Kembalilah keduanya ke rumah. Sesampainya di rumah, Luqman menasihati anaknya tentang sikap orang-orang di pasar tersebut.
Sesungguhnya setiap manusia itu akan dibicarakan oleh manusia lainnya. Orang yang berakal tidak akan mengambil pertimbangan melainkan kepada Allah saja. Barang siapa mengenal kebenaran, itulah yang menjadi pertimbangan yang terbaik dalam semua urusan.”

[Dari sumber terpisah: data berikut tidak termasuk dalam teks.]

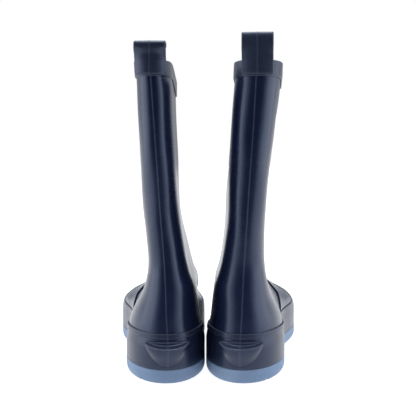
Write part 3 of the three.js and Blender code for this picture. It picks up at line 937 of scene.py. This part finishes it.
for boot in BOOTS:
    turns = sole_turns()
    back = back_line(SOLE_HEIGHT + 2)
    along = back + (front_line(SOLE_HEIGHT + 2) - back) * share_of(turns)
    rise = tread_rise(along)

    def edge(sign, offset, height):
        xy = sole_outline(boot, sign * turns, np.broadcast_to(offset, turns.shape))
        return np.concatenate([xy, np.broadcast_to(height, turns.shape)[:, None]], axis=1)

    def wall(sign):
        rows = []
        for part in np.concatenate([np.linspace(0, 0.3, 8), np.linspace(0.36, 0.96, 9)]):
            height = mix(rise, SOLE_HEIGHT, part)
            rows.append(edge(sign, wall_profile(height), height))
        rows.append(edge(sign, OVER_HANG - 0.12, SOLE_HEIGHT - 0.15))
        rows.append(edge(sign, OVER_HANG - 0.4, SOLE_HEIGHT))
        rows.append(edge(sign, OVER_HANG - SOLE_WALL, SOLE_HEIGHT))
        rows.append(edge(sign, OVER_HANG - SOLE_WALL, SOLE_FLOOR))
        return rows

    right, left = wall(1), wall(-1)
    spread = [0.06, 0.16, 0.3, 0.5, 0.7, 0.84, 0.94]
    ground = [mix(left[0], right[0], part) for part in spread]
    tray = [mix(right[-1], left[-1], part) for part in spread]
    loop = np.stack(ground + right + tray + left[::-1], axis=1)
    stations, around = loop.shape[:2]
    # Strongest at the ground and fading within a few millimetres: the sole is darker towards the
    # ground.
    wear_and_highlight = np.exp(-np.abs(loop[..., 2]) / 1.4)
    sole = mesh_piece(boot["name"] + "_sole", loop.reshape(-1, 3),
                      sheet_quads(stations, around, False, True), wear_and_highlight, merge=0.000004)
    dress(sole, boot, sole_finish, ["outsole"])
    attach(sole, body_of(boot))
    print(boot["name"], "sole stations:", stations, "round:", around)

# %% [markdown]
# ## The pull strap
#
# One strap runs up from the outside of the band, over in a loop and down inside the collar.
# Its tails are cured to the boot and its loop flexes, so it is one piece, shaped to pass from
# the boot into the loop. The tails follow the round of the collar, and the loop
# straightens out above it.

# %% The path of the strap
OUTER_TAIL, INNER_TAIL, STRAP_THICKNESS, HINGE_INSET = 15, 24, 2.0, 2.2
HINGE_HEIGHT = RIM_HEIGHT + LOOP_BEAD + FIT_GAP
TAIL_OUT, TAIL_IN = 2.8, -4.7
OUTER_STEPS, LOOP_STEPS, INNER_STEPS = 22, 61, 26


def strap_path(boot):
    """Offset out of the collar and height, from the outer tail over the loop to the inner."""
    half = STRAP_THICKNESS / 2
    swell, foot = boot["loop_depth"] / 2 - half, LOOP_BEAD - half
    head = boot["loop_height"] - LOOP_BEAD - FIT_GAP - half
    a = np.linspace(0, np.pi, LOOP_STEPS)
    widen = mix(foot, swell, ease(-0.2, 0.95, np.sin(a)))
    loop_out = -HINGE_INSET + np.sign(np.cos(a)) * widen * np.abs(np.cos(a)) ** 0.36
    loop_up = HINGE_HEIGHT + head * np.sin(a)
    tail_up = np.linspace(RIM_HEIGHT - OUTER_TAIL, RIM_HEIGHT - 0.5, OUTER_STEPS)
    down = np.linspace(RIM_HEIGHT - 0.5, RIM_HEIGHT - INNER_TAIL, INNER_STEPS)
    out = np.concatenate([np.full(OUTER_STEPS, TAIL_OUT), loop_out,
                          np.full(INNER_STEPS, TAIL_IN)])
    height = np.concatenate([tail_up, loop_up, down])
    return out, height


def turns_across(boot, height, offset, across, wanted):
    """The turns at one height whose places lie the wanted distances across the back."""
    turns = np.linspace(-1.15, 1.15, 461)
    spots = (place(boot, turns, height, offset) - skin(boot, 0.0, RIM_HEIGHT)) @ across
    order = np.argsort(spots)
    room = 0.94 * min(-spots.min(), spots.max())
    wanted = wanted * min(1, room / np.abs(wanted).max())
    return np.interp(wanted, spots[order], turns[order])


def strap_sheet(boot):
    out, height = strap_path(boot)
    u = np.sin(np.linspace(-1, 1, 45) * np.pi / 2)
    seam = np.array([-0.05, -0.025, 0.025, 0.05])
    u = np.unique(np.round(np.concatenate([u, seam]), 5))
    yaw = heading(boot, RIM_HEIGHT)
    outward = np.array([-boot["side"] * np.sin(yaw), -np.cos(yaw), 0])
    across = np.array([boot["side"] * np.cos(yaw), -np.sin(yaw), 0])
    middle = skin(boot, 0.0, RIM_HEIGHT)
    on_band = np.minimum(height, RIM_HEIGHT)
    wanted = u * (STRAP_WIDTH / 2 - 0.1)
    reach = np.stack([turns_across(boot, h, o, across, wanted)
                      for h, o in zip(on_band, np.clip(out, TAIL_IN, TAIL_OUT))])
    tail = place(boot, reach, on_band[:, None], out[:, None] + 0 * reach)
    tail[..., 2] += (height - on_band)[:, None]
    sag = (tail - tail[:, [len(u) // 2]]) @ -outward
    tail += 0.3 * np.maximum(0, sag)[..., None] * outward * (out > 0)[:, None, None]
    kept = 0.12 * sag[:1]
    level = middle * [1, 1, 0]
    loop = (level + across * (u * STRAP_WIDTH / 2)[None, :, None]
            + outward * (out[:, None, None] - kept[..., None]))
    loop = loop + np.array([0, 0, 1.0]) * height[:, None, None]
    free = ease(RIM_HEIGHT - 1, RIM_HEIGHT + 15, height)[:, None, None]
    return u, out, height, mix(tail, loop, free)


for boot in BOOTS:
    side = boot["name"]
    u, out, height, middle_sheet = strap_sheet(boot)
    along = np.gradient(middle_sheet, axis=0)
    over = np.gradient(middle_sheet, axis=1)
    normal = np.cross(over, along)
    normal /= np.linalg.norm(normal, axis=-1, keepdims=True)
    outer_tail_faces = normal[5, len(u) // 2, 1]
    if outer_tail_faces > 0:
        normal = -normal
    bead = 0.22 * np.exp(-((np.abs(u) - 0.93) / 0.03) ** 2)
    seam = 0.28 * np.exp(-((u * STRAP_WIDTH / 2) / 0.5) ** 2)
    thick = (STRAP_THICKNESS / 2) * np.sqrt(np.maximum(0.02, 1 - np.abs(u) ** 26))
    ends = np.minimum(np.arange(len(height)), np.arange(len(height))[::-1])
    taper = mix(0.45, 1.0, ease(0, 4, ends))[:, None, None]
    front = middle_sheet + normal * (thick + bead + seam)[None, :, None] * taper
    back = middle_sheet - normal * thick[None, :, None] * taper
    wear_and_highlight = np.maximum(np.exp(-(1 - np.abs(u)) / 0.03), 0.7 * seam / 0.28)
    wear_and_highlight = np.maximum(np.broadcast_to(wear_and_highlight, front.shape[:2]), np.exp(-ends / 1.5)[:, None])
    lengths = np.concatenate([[0], np.cumsum(np.hypot(np.diff(out), np.diff(height)))])
    uv = np.stack(np.broadcast_arrays(u[None, :] * STRAP_WIDTH / 2, lengths[:, None]), -1)
    strap = slab(side + "_strap", front, back, False, wear_and_highlight, uv * METRES)
    dress(strap, boot, strap_lit_finish,
          ["loop_outer_tail", "loop_inner_tail", "pull_loop"])
    joint = next(j for j in frame["joints"] if j["child"] == side + "_loop")
    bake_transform(strap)
    print(side, "strap length:", round(float(lengths[-1]), 1), "mm, joint", joint["name"])

# %% [markdown]
# ## Floor, light and camera
#
# The boots stand on plain white paper between two tall soft lights, and the wall behind the
# viewer is dark, so the rubber shines along both sides and stays deep in the middle.

# %% The floor
def white_floor():
    s = Shader("white_paper")
    place_on_floor = s.node("ShaderNodeTexCoord", {}, {}, "Object")
    tooth = s.noise(place_on_floor, 400.0, 2.0)
    material = s.finish((0.35, 0.35, 0.35, 1), 0.9 - tooth * 0.05, s.bump(tooth, 0.00002))
    shader = next(n for n in s.tree.nodes if n.type == "BSDF_PRINCIPLED")
    shader.inputs["Emission Color"].default_value = (1, 1, 1, 1)
    shader.inputs["Emission Strength"].default_value = 0.9
    return material


floor_mesh = bpy.data.meshes.new("floor")
FLOOR_REACH, FLOOR_FRONT = 6.0, -0.5
corners = [(-FLOOR_REACH, FLOOR_FRONT, 0), (FLOOR_REACH, FLOOR_FRONT, 0),
           (FLOOR_REACH, FLOOR_REACH, 0), (-FLOOR_REACH, FLOOR_REACH, 0)]
floor_mesh.from_pydata(corners, [], [(0, 1, 2, 3)])
floor = bpy.data.objects.new("floor", floor_mesh)
bpy.context.scene.collection.objects.link(floor)
floor.data.materials.append(white_floor())


# %% [markdown]
# The two side lights are wide and weak, and the one overhead is smaller and stronger, to
# pick out the straps' upper folds and the tops of the feet. The room around them is darkest
# behind the viewer. It is seen only as a reflection: straight through, the paper goes on.

# %% Soft lights
def soft_light(name, location, target, width, height, power, tint=(1, 1, 1)):
    lamp = bpy.data.lights.new(name, "AREA")
    lamp.shape, lamp.size, lamp.size_y = "RECTANGLE", width, height
    lamp.energy, lamp.color = power, tint
    obj = bpy.data.objects.new(name, lamp)
    obj.location = location
    obj.rotation_euler = (Vector(target) - Vector(location)).to_track_quat("-Z", "Y").to_euler()
    bpy.context.scene.collection.objects.link(obj)
    return obj


centre = (cad_low + cad_high) / 2
soft_light("left_panel", (-1.1, -0.1, 0.4), centre, 1.0, 0.9, 3.5)
soft_light("right_panel", (1.1, -0.1, 0.4), centre, 1.0, 0.9, 3.0)
soft_light("top_panel", (0, 0.15, 1.5), centre, 0.8, 0.7, 9)


# How light the room is, from behind the viewer, 0, to behind the boots, 1.
ROOM_LIGHT = [(0.135, 0.045), (0.175, 0.52), (0.30, 1.0), (0.75, 0.8), (1.0, 0.4)]


def studio_world(name):
    world = bpy.data.worlds.new(name)
    world.use_nodes = True
    tree = world.node_tree
    tree.nodes.clear()
    out = tree.nodes.new("ShaderNodeOutputWorld")
    white, room, pick = (tree.nodes.new(kind) for kind in (
        "ShaderNodeBackground", "ShaderNodeBackground", "ShaderNodeMixShader"))
    seen = tree.nodes.new("ShaderNodeLightPath")
    direction = tree.nodes.new("ShaderNodeTexCoord")
    parts = tree.nodes.new("ShaderNodeSeparateXYZ")
    ramp = tree.nodes.new("ShaderNodeValToRGB")
    stops = ramp.color_ramp.elements
    stops.remove(stops[-1])
    for at, light in ROOM_LIGHT:
        stop = stops[0] if at == ROOM_LIGHT[0][0] else stops.new(at)
        stop.position, stop.color = at, (light * 0.9, light * 0.945, light, 1)
    half = tree.nodes.new("ShaderNodeMath")
    half.operation = "MULTIPLY_ADD"
    half.inputs[1].default_value = 0.5
    half.inputs[2].default_value = 0.5
    tree.links.new(direction.outputs["Generated"], parts.inputs[0])
    tree.links.new(parts.outputs["Y"], half.inputs[0])
    tree.links.new(half.outputs[0], ramp.inputs[0])
    tree.links.new(ramp.outputs[0], room.inputs["Color"])
    room.inputs["Strength"].default_value = 1.3
    white.inputs["Color"].default_value = (1, 1, 1, 1)
    white.inputs["Strength"].default_value = 1.0
    tree.links.new(seen.outputs["Is Camera Ray"], pick.inputs[0])
    tree.links.new(room.outputs[0], pick.inputs[1])
    tree.links.new(white.outputs[0], pick.inputs[2])
    tree.links.new(pick.outputs[0], out.inputs["Surface"])
    bpy.context.scene.world = world


studio_world("studio")
bpy.context.scene.view_settings.view_transform = "Standard"

# %% [markdown]
# The view is from behind, at the height of the upper shaft, with a long lens that looks
# slightly down. A small shift keeps the soles in view without tilting the shafts.

# %% The camera
camera = bpy.data.cameras.new("camera")
camera.sensor_width = 36.0
camera.lens = 66.167
camera.shift_y = -0.085
viewer = bpy.data.objects.new("camera", camera)
viewer.location = (-0.0049, -0.9097, 0.2514)
bpy.context.scene.collection.objects.link(viewer)
look_down, look_left = np.radians(2.6), np.radians(-0.25)
viewer.rotation_euler = (np.pi / 2 - look_down, 0, look_left)
bpy.context.scene.camera = viewer

# %% [markdown]
# ## The model's size
#
# The model's box is written down. The visual pieces may not outgrow the model.

# %% Size of the model
print("model", [round(v, 4) for v in (*cad_low, *cad_high)])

Kemudian, ia berpesan kepada anaknya. Wahai anakku, carilah rezeki yang halal supaya kamu tidak fakir. Sesungguhnya tidaklah orang yang fakir itu ditimpa suatu musibah, kecuali tiga perkara, yakni menipisnya keyakinan pada agama, lemahnya akal sehingga mudah tertipu dan diperdaya orang lain, serta hilangnya kemuliaan hati. Lebih celaka dari tiga hal itu adalah orang yang suka merendah-rendahkan dan membuat ringan sesuatu.”